The FilmStruck Chronicles is an essay series rooted in cinema's past, but with a strong glance toward our present.
One of the odd things about diving deep on studio films from Hollywood's Golden Age is that you begin to get a sense for what amounts to the organizational chart for each studio - for who the featured players were and how they became so intentionally typecast.
Perhaps the most interesting thing about Passage to Marseille all these years later is in this context. It is, after all, a de facto Casablanca reunion. Humphrey Bogart is the star, but it's almost dizzying how many of his colleagues on that film reappear in this one. Peter Lorre, Sydney Greenstreet and Claude Rains are as prominent here as they were in Rick’s Cafe. Director Michael Curtiz is behind the camera too.
If you hold Casablanca in the same kind of regard as I do, you will enjoy seeing the gang back together. Sure, it's a lesser work, but, assuming the notion of an actual Casablanca sequel is repulsive to you, it's about the best you can do.

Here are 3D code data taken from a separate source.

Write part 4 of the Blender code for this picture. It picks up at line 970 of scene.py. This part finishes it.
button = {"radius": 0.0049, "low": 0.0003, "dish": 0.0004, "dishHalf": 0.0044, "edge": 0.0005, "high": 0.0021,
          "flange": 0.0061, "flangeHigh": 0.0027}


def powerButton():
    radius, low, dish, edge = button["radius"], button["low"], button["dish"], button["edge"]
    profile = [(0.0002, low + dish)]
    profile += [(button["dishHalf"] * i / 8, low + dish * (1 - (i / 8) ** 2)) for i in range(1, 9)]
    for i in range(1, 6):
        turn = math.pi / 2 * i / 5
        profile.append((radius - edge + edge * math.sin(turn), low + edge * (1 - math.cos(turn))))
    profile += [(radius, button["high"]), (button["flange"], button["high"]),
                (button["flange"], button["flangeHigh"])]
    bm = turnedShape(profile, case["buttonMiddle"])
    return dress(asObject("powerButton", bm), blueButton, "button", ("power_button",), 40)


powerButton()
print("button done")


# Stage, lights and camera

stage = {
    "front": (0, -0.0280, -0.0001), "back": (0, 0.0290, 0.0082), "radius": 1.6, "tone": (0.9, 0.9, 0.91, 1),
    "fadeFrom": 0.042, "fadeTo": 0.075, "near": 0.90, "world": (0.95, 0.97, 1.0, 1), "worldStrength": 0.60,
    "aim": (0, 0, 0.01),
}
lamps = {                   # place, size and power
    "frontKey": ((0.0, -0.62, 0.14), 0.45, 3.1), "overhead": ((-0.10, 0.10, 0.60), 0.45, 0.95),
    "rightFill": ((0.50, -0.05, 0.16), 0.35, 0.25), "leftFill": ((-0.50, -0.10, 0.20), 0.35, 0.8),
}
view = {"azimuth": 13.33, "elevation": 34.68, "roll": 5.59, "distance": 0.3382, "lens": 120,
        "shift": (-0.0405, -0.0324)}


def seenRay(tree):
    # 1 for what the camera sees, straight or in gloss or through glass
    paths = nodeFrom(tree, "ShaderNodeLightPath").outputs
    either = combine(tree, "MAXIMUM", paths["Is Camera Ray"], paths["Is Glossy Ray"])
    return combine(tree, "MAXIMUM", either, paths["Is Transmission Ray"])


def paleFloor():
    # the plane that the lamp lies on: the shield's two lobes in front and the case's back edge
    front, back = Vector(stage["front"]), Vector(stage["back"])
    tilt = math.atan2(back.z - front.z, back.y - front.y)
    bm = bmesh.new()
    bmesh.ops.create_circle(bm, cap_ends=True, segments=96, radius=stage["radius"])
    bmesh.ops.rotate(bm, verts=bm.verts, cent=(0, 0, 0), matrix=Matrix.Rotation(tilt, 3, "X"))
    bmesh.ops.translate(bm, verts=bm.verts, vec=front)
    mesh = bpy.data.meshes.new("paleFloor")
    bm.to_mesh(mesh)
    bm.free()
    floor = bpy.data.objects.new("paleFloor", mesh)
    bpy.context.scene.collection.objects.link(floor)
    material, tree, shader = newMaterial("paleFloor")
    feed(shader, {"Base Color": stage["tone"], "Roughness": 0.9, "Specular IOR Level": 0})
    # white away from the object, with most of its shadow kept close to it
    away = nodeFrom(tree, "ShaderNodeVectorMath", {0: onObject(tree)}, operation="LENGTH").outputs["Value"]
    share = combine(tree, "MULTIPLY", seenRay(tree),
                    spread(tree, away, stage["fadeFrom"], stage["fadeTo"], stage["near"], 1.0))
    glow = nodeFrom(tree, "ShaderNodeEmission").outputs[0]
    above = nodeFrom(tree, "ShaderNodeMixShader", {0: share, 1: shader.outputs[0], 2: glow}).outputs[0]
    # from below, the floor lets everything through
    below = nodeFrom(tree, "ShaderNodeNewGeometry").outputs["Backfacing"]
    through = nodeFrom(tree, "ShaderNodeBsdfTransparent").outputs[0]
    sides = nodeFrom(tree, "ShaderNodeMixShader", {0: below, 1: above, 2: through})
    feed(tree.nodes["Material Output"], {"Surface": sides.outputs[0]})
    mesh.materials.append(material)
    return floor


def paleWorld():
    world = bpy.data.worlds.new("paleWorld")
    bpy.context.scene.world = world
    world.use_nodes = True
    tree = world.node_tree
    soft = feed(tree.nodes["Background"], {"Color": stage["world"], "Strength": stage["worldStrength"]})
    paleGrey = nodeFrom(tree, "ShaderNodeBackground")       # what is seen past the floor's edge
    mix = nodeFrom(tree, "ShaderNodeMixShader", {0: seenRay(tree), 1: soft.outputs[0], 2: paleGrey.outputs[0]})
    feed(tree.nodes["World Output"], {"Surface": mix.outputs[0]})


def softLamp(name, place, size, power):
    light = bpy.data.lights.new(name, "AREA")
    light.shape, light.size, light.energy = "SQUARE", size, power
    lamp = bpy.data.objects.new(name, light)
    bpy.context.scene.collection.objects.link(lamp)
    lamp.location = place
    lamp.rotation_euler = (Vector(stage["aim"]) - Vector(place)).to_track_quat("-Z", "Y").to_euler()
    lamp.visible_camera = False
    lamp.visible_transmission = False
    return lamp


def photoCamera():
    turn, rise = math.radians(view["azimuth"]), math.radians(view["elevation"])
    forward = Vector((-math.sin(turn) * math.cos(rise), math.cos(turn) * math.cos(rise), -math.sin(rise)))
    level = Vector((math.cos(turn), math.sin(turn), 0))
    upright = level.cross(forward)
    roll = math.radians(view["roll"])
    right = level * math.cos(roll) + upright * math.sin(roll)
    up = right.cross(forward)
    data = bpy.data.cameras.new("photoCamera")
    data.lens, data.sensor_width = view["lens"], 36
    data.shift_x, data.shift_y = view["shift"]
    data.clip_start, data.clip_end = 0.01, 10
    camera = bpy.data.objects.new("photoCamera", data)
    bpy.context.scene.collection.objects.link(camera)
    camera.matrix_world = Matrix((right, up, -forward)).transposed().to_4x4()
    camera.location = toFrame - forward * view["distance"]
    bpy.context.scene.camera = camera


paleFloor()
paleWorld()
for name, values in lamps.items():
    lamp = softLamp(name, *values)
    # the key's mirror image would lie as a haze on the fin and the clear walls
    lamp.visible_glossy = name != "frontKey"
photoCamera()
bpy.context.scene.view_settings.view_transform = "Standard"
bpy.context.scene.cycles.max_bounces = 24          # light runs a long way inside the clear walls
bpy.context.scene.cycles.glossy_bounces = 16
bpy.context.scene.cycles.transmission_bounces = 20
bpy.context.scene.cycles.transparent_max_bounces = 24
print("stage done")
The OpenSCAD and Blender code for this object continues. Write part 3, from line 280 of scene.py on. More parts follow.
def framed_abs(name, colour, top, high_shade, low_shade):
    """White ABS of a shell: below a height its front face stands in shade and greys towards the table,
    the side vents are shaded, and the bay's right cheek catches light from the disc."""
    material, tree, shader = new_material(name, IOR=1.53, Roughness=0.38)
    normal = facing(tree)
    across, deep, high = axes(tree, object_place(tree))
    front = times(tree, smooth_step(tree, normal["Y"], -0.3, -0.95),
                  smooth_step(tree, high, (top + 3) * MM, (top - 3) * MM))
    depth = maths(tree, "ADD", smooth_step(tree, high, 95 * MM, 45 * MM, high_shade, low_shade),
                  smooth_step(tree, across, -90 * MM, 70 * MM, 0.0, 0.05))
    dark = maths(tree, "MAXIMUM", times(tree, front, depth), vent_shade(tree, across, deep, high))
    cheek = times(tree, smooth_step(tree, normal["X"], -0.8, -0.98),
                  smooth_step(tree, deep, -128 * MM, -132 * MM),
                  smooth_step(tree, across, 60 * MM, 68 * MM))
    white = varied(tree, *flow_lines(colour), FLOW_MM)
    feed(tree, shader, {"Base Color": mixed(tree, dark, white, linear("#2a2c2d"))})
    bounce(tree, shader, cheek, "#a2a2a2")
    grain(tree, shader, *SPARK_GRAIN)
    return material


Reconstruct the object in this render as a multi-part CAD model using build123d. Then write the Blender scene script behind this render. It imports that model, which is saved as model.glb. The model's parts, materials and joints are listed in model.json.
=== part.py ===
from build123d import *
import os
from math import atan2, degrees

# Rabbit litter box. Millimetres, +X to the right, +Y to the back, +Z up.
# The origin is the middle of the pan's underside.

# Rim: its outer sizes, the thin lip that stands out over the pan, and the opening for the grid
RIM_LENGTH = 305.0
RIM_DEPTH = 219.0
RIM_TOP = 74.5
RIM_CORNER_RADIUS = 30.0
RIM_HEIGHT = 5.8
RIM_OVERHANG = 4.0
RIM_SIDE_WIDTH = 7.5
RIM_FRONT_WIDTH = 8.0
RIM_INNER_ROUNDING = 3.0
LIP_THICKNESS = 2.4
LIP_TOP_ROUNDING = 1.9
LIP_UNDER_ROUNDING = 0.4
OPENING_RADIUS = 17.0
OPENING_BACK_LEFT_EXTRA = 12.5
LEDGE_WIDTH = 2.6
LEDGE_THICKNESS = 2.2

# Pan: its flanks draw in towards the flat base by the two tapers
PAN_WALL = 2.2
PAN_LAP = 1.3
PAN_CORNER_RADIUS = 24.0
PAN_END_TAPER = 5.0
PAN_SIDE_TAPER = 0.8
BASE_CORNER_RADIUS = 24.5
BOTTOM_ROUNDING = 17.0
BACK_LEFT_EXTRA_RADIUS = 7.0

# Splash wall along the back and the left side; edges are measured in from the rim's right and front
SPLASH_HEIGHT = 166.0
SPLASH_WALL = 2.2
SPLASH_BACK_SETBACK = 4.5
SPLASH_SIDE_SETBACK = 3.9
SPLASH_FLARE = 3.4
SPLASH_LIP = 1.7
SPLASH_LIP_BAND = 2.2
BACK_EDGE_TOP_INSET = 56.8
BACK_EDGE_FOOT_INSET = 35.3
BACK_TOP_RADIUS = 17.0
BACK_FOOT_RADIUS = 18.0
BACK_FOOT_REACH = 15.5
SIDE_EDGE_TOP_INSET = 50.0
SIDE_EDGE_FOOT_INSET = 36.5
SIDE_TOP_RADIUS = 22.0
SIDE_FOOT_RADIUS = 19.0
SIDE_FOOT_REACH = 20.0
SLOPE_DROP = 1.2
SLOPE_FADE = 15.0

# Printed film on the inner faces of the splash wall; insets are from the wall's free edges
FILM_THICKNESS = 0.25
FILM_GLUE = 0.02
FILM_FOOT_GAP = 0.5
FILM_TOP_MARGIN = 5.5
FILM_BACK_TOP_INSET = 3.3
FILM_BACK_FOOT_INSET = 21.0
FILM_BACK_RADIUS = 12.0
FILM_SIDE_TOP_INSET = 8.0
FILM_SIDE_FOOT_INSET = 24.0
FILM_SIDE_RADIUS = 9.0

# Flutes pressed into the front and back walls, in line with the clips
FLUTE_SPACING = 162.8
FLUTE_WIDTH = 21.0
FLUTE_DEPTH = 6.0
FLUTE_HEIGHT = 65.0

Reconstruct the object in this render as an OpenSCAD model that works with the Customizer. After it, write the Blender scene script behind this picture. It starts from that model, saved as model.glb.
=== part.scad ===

Not quite as noteworthy, but more interesting in my view, is how seeing the same people in the same type of story a few years on throws the real-life history of the era in to such stark relief. When Casablanca came out, the United States had been involved in the Second World War for less than a year. By the time pseudo-sequel Passage to Marseille came out, D-Day was months away.
Put another way, the existential struggle of World War II had come in to much clearer focus - much more blood had been spilled and treasure spent in the name of the ideals expressed by Rick Blaine a few years prior.
Passage to Marseille is a less interesting film because it has so much more moral clarity than Casablanca throughout. Its characters are committed to the cause of fighting the Axis powers in a way that is never in doubt. The eventual moral clarity of Rick Blaine does seem inevitable, but part of the greatness of Casablanca is in depicting some sort of process to get there.
As we hurtle through the Trump years and assess the films made in its context, this is something worth keeping in mind. Films that have moral clarity can feel satisfying in the moment, but they might not stand the test of time or say something about humanity in quite the same way.